While the world is in pandemonium over the second wave of Covid-19 hitting with its new variant, others are suffering silently, crying loudly and facing insurmountable challenges within their own homes and communities.
A Cape Town family is still reeling after their 12-year-old daughter was brutally taken from them in the most gruesome way possible.
Michaela Williams, from Pelican Park, was an average young girl who loved her family and especially loved playing with her friends, but a man known to her would end her life in a way that would shock the community.
Michaela went missing just after 7.30pm on January 7, 2020, after she had finished supper and gone to play outside. Her mother immediately notified the authorities after she could not find her daughter and a search was conducted.

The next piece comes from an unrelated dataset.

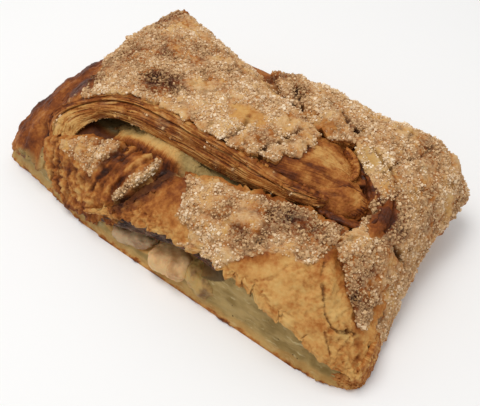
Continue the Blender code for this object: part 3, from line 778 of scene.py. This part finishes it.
def dressStrap(shape, strap):
    # relief of sugar, clumps, wrinkles and cut layers, and what the finish reads, with painted shade in
    # cracks, folds and the gaps between clumps and layers
    along, across, depth = floatLayers(shape, "along", "across", "depth")
    finish = finishLayers(shape)
    streaked = floatLayers(shape, "run", "strand", "streak")
    moves = []
    for vert in shape.verts:
        place, normal = vert.co, vert.normal
        down = vert[depth]
        if down > strapForm["hiddenDepth"]:
            storeAll(vert, finish, 0.0, strapForm["hiddenToast"])
            moves.append(place.copy())
            continue
        rim = smooth(down / 0.12)
        ragged = noise.fractal(place * 0.3, 1.0, 2.0, 3)
        lineLift, lineToast, lineSugar, lineShade = lineSum(strap["lines"], place)
        sugar = (strap["sugar"] + patchSum(strap, "sugarPatches", place)
                 + areaSum(strap.get("sugarAreas", ()), place.x, place.y) + lineSugar
                 + 0.22 * ragged + 0.22 * noise.noise(place * 1.1))
        sugar = smooth((sugar - 0.4) / 0.2) * smooth((normal.z + 0.1) / 0.4) * (1.0 - rim)
        toast = strap["toast"] + patchSum(strap, "toastPatches", place) + lineToast
        clump = noise.voronoi(place * 0.36)[0][0]
        nugget = noise.voronoi(place * 0.9)[0][0]
        lift = strap.get("swell", 0.7) * noise.fractal(place * 0.12, 1.0, 2.0, 3)
        lumps = (0.6 * (0.5 - clump) + 0.45 * (0.45 - nugget) + 0.7 * noise.noise(place * 0.3)
                 + 0.3 * noise.noise(place * 0.75))
        lift += sugar * (strapForm["sugarLift"] + lumps)
        # browner between the sugar lumps and paler on them: painted shade
        toast += sugar * (0.22 * noise.fractal(place * 0.11, 0.9, 2.1, 3) - 0.24 * lumps)
        blister = noise.noise(place * 0.24) + 0.5 * noise.noise(place * 0.6)
        lift += (1.0 - sugar) * (0.45 * blister + 0.12 * noise.noise(place * 1.5))
        crumbly = patchSum(strap, "crumblyPatches", place)
        broken = noise.fractal(place * 0.55, 0.7, 2.1, 4)
        lift += crumbly * (0.6 * (0.45 - nugget) + 0.8 * broken)
        toast -= crumbly * 0.22 * broken
        lift += (0.1 + 0.12 * sugar) * noise.noise(place * 1.9) + lineLift
        # painted shade in the lines' cracks and valleys and in the gaps between sugar clumps
        crevice = max(lineShade, sugar * smooth((clump - 0.62) / 0.3) * 0.45)
        toast += (1.0 - sugar) * 0.14 * blister
        if "streaks" in strap:
            amount, runs, strands = strap["streaks"]
            slow, fast = (vert[along], vert[across]) if runs == "along" else (vert[across], vert[along])
            line = noise.fractal(Vector((slow * 1.6, fast * strands, 3.1)), 0.8, 2.2, 3)
            lift += amount * line
            toast += 0.1 * line
            storeAll(vert, streaked, slow, fast * strands * 3.0, 0.5)
        if "folds" in strap:
            wave = noise.fractal(Vector((place.x * 0.3 + place.y * 0.05, place.y * 0.05, 1.7)), 0.8, 2.0, 3)
            lift += strap["folds"] * wave * (1.0 - 0.6 * sugar)
            # the troughs of the folds are browner and darker: painted shade
            toast += 0.25 * -wave
            crevice = max(crevice, smooth((-wave - 0.35) / 0.4) * 0.35 * (1.0 - sugar))
        if rim > 0.0:
            layer = down * strap["thickness"] * 1.1 + 0.9 * noise.noise(place * 0.16)
            ridge = 4.0 * (layer % 1.0) * (1.0 - layer % 1.0)
            lift += rim * (0.45 * (ridge - 0.6) + 0.8 * ragged)
            toast += rim * 0.16 * noiseAt(place.x * 0.2, place.y * 0.2, layer * 3.0)
            # painted shade in the gaps between the cut layers of the rim
            crevice = max(crevice, rim * smooth((0.35 - ridge) / 0.35) * 0.7)
        pale = min(patchSum(strap, "palePatches", place), 1.0)
        crumbs = max(rim, lineShade) * smooth((normal.z + 0.4) / 0.5)
        storeAll(vert, finish, sugar, toast, pale, min(crevice, 1.0), crumbs)
        moves.append(place + normal * lift + raggedShift(strap, place, vert[along], vert[across]))
    for vert, place in zip(shape.verts, moves):
        vert.co = place
        vert.co.z = max(vert.co.z, 0.3)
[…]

Candice van der Rheede, director of the Western Cape Missing Persons Unit (WCMPU), was notified and her team in the Pelican Park area immediately went in search of the girl.
Speaking to the African News Agency (ANA), Van der Rheede said her team had been searching everywhere until the police notified them that the suspect had pointed out the area where he left Michaela’s lifeless body.
“My team in the area went looking for her non-stop until the police told us that that monster said where she was,” she said.
Steven Fortune was subsequently arrested and on December 2, 2020, pleaded guilty to the murder, two counts of rape and kidnapping of Michaela.
He had lured the young girl away to a vacant plot not far from her home on the corner of 9th Avenue and Schaap Road.
According to the summary of facts presented before the Western Cape High Court, Fortune strangled Michaela with his hands and she resisted, knocking off his glasses. He then ripped the vest top she was wearing from her body and used the material to tie her wrists behind her back.
Fortune then penetrated Michaela through her vagina and anus, and when she tried screaming he used her own skirt to strangle her in an attempt to keep her quiet.
He then threw two concrete blocks on top of Michaela’s head and covered her body with a blanket before leaving the scene of the crime.
Fortune had been previously convicted of the attempted murder and rape of a young girl who managed to survive the ordeal even after he slit her throat. She managed to crawl home and name her perpetrator.
Now, a year after Michaela’s death, her family has no hope in celebrating small milestones with her; instead, they can only celebrate her memory.
On the first anniversary of her passing, neighbours, friends and family all celebrated the bubbly young girl while taking heed of all Covid-19 protocols.
With song and dance items being performed, Michaela’s friends stood holding flowers, doing what no child should – mourning the loss of their young friend.
“We want answers from the state as to why this man was released from prison. I feel communities are being cheated. We are not being approached about these releases, yet we are the ones who have to live with these criminals,” Van der Rheede told ANA.
She said celebrating the life of Michaela was emotional and she was near speechless because “what does one say?”.
“All I could tell her mother was that it was better to love and have lost than to never have loved at all. Death is inevitable, but some, especially our beautiful children, are being stolen from us beforehand,” Van der Rheede said.
She said she was personally holding the Department of Correctional Services accountable for Michaela’s death because had he remained in prison, she would still be alive today.
Sentencing proceedings against Fortune are set to commence on January 29.
So while we remain wrapped in a blanket of fear during this pandemic, let us also lend an ear to listen, a hand to help and keep an eye on our children for their own safety.
As the saying goes… it takes a village.